Proctor, like other patients Meguid has helped, felt significantly better almost immediately.
“This gives the joy of life back,” Meguid said. “I’m so happy for him. This is why we live in Colorado.”
The southern hemisphere and backpacking at midnight
To celebrate after his surgery, Proctor planned some big trips. First, he spent a month recovering. Then, thanks to a two-month sabbatical from work, he took an amazing journey to the southern hemisphere.
“I headed down the coast of Chile to Antarctica, then to Argentina and Uruguay before moving on to Australia and New Zealand. Staying with good friends in many of these places sure helped.”Proctor had to be careful not to lift too much weight. And at first, he took only short hikes while on this trip.
Six months after surgery, to test his lungs, he took his first multi-day backpacking trip with friends in Alaska’s Denali National Park.
“Even though I was still recovering, I could already sense the improvement. We saw grizzlies from afar and caribou up close. It was such a great feeling to be out there in the wild. I remember being way up on a hillside, far above the valley and seeing for miles and miles,” Proctor said.
With the sun setting so late in Alaska, Proctor found himself able to hike and hike without the exhaustion he had always felt.
“We backpacked well into the evening before setting up camp. I was feeling so good that we kept going until about midnight,” he said.
Then, soon after the bar was removed from his chest in late June, he ventured up Mt. Bierstadt. He and his friends ascended on a clear and sunny day. As Proctor climbed higher and higher, he remembers being astonished and thinking, “Now I can do this.”
“It was the first time in my life that I could easily get past 13,000 feet,” said Proctor.

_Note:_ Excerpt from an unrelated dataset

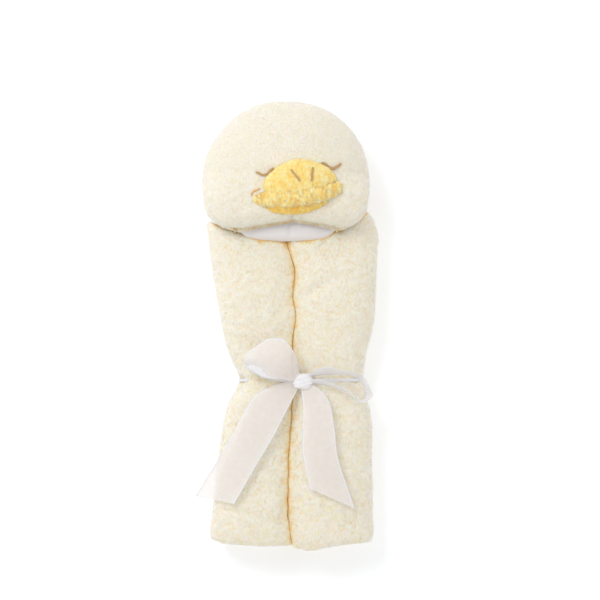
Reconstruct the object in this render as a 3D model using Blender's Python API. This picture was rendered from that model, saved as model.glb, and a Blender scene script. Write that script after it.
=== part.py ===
"""A baby's hooded towel with a sleepy duck's face, rolled from both sides and tied with a ribbon bow.

Metres, +Z up. The towel lies face up on the plane z = 0 with its length along Y and the crown of
the hood at +Y. The origin is on the flat underside of the back panel, on the towel's centre plane.
Sizes below are in millimetres, and every point is scaled to metres as its mesh is made.
"""

import math

import bmesh
import bpy
import numpy as np
from mathutils import Matrix, Vector

MM = 0.001
GAP = 0.3  # between pieces that touch

# The rolled towel: one row a station, from the hem to the neck. The slant is how much further
# towards the hood the outer side of a section lies than its inner side.
PANEL_THICKNESS = 5.0
PANEL_WAIST_Y = -60.0
ROLL_POWER = 2.5  # of the superelliptic sections: 2 is round, more is boxier
ROLL_POINTS = 20
END_ROUNDING = 4.0
STATIONS = (
    # along Y, left outer side, valley, right outer side, underside, top, slant
    (-236.0, -83.5, 4.0, 89.0, 5.3, 60.0, 0.0),
    (-205.0, -81.0, -1.0, 87.5, 5.3, 63.0, 0.0),
    (-140.0, -72.0, -0.5, 85.0, 5.3, 62.0, 0.0),
    (-100.0, -68.0, 2.0, 84.5, 6.0, 60.0, 0.0),
    (-76.0, -59.0, 3.5, 79.0, 8.0, 54.0, 0.0),
    (-60.0, -47.0, 4.0, 73.5, 9.5, 49.0, 0.0),
    (-46.0, -53.0, 4.0, 77.0, 8.0, 54.0, 0.0),
    (-10.0, -68.0, 5.0, 86.0, 6.0, 61.0, 0.0),
    (27.0, -75.0, 6.5, 90.5, 5.3, 64.0, 0.0),
    (60.0, -81.5, 4.0, 93.0, 5.3, 63.0, 12.0),
    (88.0, -87.0, -2.0, 93.5, 5.3, 59.0, 28.0),
)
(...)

One week later, he was backpacking again, this time in Wyoming’s Wind River Mountains.
Proctor’s work as the Rockies and Plains program director for Defenders of Wildlife takes him throughout Colorado, Wyoming and Montana as he works to restore imperiled wildlife from bison to grizzly bears, wolves, wolverines and endangered fish and more.
While he’s seen plenty of spectacular animals and breathtaking places, the world’s wild places seem even more remarkable now.
“I’m so happy,” Proctor said. “Life is good. I love being out in the wild and now I’ve got my health back.”